#### PROBLEM STATEMENT
Will you repeat only the lines beginning at the one that mentions "in imported if" and ending at the one that mentions "scene = bpy.context.scene", both of them included, exactly?

#### CAD and scene scripts
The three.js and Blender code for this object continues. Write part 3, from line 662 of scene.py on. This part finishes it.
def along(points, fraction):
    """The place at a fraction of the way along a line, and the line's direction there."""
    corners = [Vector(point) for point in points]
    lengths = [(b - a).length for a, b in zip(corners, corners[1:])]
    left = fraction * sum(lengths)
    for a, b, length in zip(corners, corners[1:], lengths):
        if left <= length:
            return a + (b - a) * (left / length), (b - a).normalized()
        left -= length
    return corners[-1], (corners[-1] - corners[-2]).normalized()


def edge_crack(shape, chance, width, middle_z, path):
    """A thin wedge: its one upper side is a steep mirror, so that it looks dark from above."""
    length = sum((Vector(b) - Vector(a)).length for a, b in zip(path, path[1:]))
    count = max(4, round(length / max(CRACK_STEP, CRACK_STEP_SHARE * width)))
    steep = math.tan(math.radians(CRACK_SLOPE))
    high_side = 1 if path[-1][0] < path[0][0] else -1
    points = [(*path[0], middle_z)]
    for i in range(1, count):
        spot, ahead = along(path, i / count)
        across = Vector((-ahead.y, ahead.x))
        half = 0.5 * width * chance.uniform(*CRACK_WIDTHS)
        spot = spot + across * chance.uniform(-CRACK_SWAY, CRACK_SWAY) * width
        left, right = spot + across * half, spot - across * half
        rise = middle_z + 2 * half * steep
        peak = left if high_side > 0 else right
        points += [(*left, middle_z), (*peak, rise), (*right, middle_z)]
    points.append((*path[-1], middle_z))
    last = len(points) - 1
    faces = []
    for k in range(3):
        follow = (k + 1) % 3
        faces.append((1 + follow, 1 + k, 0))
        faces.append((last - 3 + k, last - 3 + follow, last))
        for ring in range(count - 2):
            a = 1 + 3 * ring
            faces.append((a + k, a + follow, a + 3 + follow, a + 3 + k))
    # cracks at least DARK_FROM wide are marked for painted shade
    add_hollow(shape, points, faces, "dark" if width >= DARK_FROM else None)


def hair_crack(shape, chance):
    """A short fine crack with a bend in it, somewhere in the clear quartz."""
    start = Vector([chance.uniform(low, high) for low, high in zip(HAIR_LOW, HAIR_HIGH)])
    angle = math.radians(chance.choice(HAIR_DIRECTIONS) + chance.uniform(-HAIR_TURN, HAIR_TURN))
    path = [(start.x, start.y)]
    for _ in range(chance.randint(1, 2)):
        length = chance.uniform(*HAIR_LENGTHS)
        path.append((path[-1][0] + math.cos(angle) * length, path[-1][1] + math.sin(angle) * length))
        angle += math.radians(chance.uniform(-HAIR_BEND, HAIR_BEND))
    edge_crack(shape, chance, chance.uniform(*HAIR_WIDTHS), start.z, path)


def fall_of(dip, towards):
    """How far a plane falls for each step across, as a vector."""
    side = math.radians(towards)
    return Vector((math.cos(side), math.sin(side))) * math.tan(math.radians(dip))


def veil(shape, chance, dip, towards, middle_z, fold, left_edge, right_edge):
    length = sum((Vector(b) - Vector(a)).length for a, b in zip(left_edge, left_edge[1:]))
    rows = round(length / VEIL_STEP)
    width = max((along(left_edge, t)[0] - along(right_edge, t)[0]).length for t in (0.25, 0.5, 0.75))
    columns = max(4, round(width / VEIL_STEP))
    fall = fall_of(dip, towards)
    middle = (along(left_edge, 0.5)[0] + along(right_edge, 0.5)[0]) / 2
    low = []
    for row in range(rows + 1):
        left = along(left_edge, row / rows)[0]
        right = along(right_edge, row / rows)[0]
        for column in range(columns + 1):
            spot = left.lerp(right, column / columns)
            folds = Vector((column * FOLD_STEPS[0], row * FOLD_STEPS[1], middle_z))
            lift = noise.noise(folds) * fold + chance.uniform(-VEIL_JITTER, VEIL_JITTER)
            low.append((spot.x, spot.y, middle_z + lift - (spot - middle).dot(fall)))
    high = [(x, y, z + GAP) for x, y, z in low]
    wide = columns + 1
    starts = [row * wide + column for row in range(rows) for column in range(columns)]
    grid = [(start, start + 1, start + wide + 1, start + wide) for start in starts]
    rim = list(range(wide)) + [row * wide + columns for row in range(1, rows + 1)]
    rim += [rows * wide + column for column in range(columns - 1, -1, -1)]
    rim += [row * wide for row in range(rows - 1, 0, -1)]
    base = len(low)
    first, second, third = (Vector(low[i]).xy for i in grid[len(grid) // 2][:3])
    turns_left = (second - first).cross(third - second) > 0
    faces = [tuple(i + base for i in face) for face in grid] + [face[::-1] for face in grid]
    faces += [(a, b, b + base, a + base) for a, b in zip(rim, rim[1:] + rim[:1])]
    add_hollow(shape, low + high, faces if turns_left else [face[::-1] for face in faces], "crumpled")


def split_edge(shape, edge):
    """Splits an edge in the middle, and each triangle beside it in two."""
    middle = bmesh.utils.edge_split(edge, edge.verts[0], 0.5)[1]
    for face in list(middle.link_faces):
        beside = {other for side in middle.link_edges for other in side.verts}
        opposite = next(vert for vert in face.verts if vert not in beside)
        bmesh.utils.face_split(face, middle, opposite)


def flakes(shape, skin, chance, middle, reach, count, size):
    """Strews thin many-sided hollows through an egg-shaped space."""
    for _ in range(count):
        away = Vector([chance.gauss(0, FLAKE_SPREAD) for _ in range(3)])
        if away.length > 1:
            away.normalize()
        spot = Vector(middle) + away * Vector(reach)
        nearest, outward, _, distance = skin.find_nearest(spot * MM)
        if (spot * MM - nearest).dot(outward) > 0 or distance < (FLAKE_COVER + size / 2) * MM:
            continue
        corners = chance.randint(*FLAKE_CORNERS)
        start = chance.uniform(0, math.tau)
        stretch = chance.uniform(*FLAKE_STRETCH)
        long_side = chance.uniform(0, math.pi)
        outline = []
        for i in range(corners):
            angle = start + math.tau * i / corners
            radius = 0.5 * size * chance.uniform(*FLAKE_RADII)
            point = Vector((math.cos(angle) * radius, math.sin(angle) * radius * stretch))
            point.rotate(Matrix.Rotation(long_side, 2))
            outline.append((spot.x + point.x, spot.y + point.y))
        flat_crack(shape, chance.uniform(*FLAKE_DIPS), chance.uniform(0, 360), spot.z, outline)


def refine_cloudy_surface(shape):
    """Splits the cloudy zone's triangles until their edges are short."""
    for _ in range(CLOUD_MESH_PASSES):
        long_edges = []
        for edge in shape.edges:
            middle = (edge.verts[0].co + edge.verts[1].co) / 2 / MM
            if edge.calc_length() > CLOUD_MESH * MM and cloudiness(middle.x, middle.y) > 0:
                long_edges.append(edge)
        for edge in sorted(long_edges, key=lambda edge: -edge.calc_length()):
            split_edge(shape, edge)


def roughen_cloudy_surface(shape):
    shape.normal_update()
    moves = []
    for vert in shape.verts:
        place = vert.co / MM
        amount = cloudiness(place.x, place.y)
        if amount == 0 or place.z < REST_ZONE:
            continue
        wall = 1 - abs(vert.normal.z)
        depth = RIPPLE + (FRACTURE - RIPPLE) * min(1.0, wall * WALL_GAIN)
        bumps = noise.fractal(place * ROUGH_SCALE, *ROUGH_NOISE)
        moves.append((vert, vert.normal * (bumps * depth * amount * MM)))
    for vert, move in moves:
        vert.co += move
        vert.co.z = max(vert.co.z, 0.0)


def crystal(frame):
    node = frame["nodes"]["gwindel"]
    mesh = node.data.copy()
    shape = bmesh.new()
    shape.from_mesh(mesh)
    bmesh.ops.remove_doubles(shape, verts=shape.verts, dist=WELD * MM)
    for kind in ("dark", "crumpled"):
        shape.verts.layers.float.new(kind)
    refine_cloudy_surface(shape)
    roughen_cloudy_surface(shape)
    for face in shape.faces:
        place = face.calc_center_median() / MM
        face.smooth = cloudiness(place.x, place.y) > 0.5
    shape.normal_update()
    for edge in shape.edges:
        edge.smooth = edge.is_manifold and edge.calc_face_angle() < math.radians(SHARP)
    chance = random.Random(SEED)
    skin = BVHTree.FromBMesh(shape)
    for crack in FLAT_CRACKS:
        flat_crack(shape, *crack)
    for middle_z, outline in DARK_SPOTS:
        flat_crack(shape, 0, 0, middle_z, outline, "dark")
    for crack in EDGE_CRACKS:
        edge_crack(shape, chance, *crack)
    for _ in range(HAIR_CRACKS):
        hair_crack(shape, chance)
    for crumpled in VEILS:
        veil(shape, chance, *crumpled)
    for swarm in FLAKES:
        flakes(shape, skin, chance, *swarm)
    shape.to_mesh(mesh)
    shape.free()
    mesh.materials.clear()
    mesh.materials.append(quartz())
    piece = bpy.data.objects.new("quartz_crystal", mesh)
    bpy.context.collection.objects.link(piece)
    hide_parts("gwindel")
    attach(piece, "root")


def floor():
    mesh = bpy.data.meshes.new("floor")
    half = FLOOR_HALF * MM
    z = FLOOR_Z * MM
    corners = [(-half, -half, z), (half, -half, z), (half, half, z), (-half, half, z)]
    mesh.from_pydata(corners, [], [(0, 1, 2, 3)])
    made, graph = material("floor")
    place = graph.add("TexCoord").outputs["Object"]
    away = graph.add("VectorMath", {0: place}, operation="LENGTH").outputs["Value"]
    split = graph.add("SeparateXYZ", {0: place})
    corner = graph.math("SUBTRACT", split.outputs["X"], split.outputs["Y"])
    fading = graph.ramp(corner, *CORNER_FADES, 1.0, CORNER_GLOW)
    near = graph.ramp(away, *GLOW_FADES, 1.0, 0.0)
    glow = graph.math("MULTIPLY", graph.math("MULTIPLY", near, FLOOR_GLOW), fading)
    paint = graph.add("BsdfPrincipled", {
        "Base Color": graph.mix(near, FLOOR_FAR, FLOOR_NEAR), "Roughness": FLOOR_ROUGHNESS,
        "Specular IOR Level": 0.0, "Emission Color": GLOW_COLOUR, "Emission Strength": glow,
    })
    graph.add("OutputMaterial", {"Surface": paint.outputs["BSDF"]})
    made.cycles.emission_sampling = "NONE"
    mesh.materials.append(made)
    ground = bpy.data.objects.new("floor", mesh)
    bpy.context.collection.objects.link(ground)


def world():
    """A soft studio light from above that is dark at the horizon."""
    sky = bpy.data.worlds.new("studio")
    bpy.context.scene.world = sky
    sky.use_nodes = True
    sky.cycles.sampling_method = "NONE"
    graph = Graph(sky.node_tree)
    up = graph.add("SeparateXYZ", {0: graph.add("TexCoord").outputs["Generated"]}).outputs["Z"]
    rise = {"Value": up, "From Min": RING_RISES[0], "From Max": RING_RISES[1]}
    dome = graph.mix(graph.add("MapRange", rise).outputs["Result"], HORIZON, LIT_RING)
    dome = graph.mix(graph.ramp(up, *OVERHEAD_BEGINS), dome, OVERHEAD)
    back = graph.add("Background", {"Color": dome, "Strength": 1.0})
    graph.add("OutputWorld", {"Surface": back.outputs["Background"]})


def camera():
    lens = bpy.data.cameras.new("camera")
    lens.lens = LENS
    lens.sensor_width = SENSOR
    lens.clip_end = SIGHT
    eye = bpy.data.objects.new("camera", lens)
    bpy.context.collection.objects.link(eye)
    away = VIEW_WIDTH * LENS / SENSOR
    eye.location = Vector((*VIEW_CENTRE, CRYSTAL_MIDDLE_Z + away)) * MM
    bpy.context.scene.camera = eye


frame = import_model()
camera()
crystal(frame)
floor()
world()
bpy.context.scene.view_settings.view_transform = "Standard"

* * *

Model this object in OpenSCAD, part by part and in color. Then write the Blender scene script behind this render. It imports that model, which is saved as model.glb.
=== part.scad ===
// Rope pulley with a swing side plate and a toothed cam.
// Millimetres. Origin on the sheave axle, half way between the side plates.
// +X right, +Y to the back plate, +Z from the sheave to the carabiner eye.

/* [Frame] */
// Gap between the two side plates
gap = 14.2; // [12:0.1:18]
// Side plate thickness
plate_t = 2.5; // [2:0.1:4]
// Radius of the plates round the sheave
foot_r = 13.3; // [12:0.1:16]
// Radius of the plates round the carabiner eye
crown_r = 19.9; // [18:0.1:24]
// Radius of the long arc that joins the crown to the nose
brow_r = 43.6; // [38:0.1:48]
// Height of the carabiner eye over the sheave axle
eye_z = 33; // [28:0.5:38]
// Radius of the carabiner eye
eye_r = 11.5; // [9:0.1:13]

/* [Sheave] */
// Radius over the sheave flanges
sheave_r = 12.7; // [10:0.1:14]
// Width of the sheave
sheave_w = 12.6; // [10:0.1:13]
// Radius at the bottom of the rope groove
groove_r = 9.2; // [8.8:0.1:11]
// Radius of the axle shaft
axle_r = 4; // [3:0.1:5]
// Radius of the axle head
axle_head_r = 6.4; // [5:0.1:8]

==

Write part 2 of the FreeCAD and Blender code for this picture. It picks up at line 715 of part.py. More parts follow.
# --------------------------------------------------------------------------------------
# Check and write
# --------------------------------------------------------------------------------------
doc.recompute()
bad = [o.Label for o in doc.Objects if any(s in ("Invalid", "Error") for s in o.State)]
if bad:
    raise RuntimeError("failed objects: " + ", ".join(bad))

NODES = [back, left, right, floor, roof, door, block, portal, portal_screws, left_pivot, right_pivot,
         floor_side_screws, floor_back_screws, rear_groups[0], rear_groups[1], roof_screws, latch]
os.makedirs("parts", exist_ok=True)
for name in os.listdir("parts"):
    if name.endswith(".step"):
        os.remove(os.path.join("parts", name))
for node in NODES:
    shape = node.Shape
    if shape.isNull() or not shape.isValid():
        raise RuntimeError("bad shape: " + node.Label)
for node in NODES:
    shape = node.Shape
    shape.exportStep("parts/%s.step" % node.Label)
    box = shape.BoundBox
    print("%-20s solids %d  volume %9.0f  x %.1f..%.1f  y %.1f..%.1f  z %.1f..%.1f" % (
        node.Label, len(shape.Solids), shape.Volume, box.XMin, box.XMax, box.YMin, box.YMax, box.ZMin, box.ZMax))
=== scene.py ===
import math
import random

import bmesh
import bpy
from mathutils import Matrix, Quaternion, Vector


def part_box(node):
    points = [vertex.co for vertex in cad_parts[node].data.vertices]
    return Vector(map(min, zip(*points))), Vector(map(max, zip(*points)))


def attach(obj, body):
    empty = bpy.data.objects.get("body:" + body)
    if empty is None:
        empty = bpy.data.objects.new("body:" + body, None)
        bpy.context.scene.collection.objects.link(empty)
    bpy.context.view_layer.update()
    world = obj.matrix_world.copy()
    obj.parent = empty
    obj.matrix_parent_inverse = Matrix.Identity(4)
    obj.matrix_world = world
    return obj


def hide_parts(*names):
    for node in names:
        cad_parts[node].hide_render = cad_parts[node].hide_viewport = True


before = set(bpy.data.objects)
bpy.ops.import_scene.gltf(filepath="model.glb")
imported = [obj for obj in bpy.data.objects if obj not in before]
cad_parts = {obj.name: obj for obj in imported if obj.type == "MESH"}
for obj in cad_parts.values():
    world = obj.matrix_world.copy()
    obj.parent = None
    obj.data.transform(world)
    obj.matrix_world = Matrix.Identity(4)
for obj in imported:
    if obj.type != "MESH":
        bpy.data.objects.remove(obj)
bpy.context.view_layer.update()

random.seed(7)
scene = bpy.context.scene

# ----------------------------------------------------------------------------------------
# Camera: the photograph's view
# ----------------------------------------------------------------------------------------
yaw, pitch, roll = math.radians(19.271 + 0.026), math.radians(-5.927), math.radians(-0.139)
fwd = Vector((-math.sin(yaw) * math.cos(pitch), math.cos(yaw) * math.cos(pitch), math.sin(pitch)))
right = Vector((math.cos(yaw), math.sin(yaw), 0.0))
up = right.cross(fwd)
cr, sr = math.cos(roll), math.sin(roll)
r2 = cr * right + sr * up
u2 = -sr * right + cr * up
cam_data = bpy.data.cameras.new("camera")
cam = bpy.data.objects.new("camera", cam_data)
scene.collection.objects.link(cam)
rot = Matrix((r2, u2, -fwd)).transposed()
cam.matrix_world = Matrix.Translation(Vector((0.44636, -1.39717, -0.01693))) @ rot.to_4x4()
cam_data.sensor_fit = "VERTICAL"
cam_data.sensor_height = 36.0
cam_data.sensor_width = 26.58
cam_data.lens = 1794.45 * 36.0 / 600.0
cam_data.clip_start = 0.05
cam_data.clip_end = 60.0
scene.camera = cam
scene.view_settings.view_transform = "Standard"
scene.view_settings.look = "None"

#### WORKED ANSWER
cad_parts = {obj.name: obj for obj in imported if obj.type == "MESH"}
for obj in cad_parts.values():
    world = obj.matrix_world.copy()
    obj.parent = None
    obj.data.transform(world)
    obj.matrix_world = Matrix.Identity(4)
for obj in imported:
    if obj.type != "MESH":
        bpy.data.objects.remove(obj)
bpy.context.view_layer.update()

random.seed(7)
scene = bpy.context.scene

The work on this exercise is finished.